The traveller wanders through a naked desert, gratified sometimes, but rarely, with the sight of cows, and now and then finds a heap of loose stones and turf in a cavity between rocks, where a being, born with all those powers which education expands and all those sensations which culture refines, is condemned to shelter itself from the wind and rain. Philosophers there are who try to make themselves believe that this life is happy, but they believe it only while they are saying it, and never yet produced conviction in a single mind; he, whom want of words or images sunk into silence, still thought, as he thought before, that privation of pleasure can never please, and that content is not to be much envied when it has no other principle than ignorance of good.

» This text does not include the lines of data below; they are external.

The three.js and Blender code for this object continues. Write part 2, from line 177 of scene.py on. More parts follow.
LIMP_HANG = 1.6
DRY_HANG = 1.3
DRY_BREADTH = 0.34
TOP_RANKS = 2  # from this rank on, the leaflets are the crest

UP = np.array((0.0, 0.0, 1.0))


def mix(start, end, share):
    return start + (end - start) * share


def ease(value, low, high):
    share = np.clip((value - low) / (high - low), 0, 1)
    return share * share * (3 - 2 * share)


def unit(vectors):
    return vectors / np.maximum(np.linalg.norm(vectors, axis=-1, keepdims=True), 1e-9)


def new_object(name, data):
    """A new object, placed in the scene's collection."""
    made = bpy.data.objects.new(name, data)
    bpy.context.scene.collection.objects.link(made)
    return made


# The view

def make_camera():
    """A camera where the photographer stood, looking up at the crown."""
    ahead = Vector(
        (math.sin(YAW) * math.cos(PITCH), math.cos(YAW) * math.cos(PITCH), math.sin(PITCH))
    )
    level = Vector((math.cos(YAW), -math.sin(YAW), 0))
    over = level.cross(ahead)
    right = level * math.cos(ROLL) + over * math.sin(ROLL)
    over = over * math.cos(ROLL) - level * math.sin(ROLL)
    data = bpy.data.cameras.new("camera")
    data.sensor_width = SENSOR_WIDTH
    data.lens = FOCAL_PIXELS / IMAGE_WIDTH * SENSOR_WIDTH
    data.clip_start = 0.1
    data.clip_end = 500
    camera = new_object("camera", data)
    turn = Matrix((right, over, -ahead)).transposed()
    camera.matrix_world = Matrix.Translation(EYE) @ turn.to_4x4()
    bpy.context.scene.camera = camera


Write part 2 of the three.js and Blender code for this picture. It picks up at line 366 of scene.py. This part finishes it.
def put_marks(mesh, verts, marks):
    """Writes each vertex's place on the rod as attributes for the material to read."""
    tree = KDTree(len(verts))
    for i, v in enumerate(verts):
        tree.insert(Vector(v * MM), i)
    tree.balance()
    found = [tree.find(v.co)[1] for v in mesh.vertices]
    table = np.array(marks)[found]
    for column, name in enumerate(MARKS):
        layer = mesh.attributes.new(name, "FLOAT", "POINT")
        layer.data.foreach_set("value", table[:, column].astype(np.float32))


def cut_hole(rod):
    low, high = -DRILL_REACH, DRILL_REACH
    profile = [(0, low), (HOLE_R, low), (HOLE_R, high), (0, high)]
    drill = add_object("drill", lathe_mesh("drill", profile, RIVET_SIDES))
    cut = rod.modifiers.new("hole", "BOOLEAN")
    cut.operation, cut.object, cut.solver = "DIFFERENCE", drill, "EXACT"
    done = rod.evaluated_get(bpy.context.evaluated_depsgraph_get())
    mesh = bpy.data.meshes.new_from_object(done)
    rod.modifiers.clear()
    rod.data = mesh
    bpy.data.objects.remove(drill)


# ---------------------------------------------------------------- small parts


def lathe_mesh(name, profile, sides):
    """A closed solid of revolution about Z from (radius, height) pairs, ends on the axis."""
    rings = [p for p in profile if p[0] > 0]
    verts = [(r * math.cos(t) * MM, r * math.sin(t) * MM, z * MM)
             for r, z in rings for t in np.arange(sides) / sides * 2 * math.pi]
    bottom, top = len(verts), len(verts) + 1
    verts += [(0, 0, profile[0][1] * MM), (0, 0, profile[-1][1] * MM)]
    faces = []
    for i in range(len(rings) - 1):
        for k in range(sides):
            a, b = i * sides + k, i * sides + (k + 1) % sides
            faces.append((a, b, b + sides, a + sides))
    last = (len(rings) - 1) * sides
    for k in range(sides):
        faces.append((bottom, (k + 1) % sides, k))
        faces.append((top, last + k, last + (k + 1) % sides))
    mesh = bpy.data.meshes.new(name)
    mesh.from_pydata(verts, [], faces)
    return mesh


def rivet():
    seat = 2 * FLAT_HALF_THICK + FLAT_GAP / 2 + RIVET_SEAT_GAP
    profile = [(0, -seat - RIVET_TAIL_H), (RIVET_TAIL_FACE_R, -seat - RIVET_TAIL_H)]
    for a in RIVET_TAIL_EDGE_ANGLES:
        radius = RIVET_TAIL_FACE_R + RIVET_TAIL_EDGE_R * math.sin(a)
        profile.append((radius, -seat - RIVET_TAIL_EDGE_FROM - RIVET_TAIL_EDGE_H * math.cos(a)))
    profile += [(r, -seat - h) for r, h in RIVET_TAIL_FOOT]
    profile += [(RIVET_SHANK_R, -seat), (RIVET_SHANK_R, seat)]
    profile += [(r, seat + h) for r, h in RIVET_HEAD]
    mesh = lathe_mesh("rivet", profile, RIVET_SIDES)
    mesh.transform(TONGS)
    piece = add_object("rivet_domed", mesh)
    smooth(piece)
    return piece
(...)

It is said, and said truly, that experience is the best teacher; and it is supposed that as life is lengthened experience is increased. But a closer inspection of human life will discover that time often passes without any incident which can much enlarge knowledge or ratify judgment. When we are young we learn much, because we are universally ignorant, we observe every thing because every thing is new. But, after some years, the occurrences of daily life are exhausted; one day passes like another in the same scene of appearances, in the same course of transactions; we have to do what we have often done, and what we do not try, because we do not wish, to do much better; we are told what we already know, and therefore what repetition cannot make us know with greater certainty.

Never let criticisms operate upon your face or your mind; it is very rarely that an author is hurt by his critics. The blaze of reputation cannot be blown out, but it often dies in the socket; a very few names may be considered as perpetual lamps that shine unconsumed.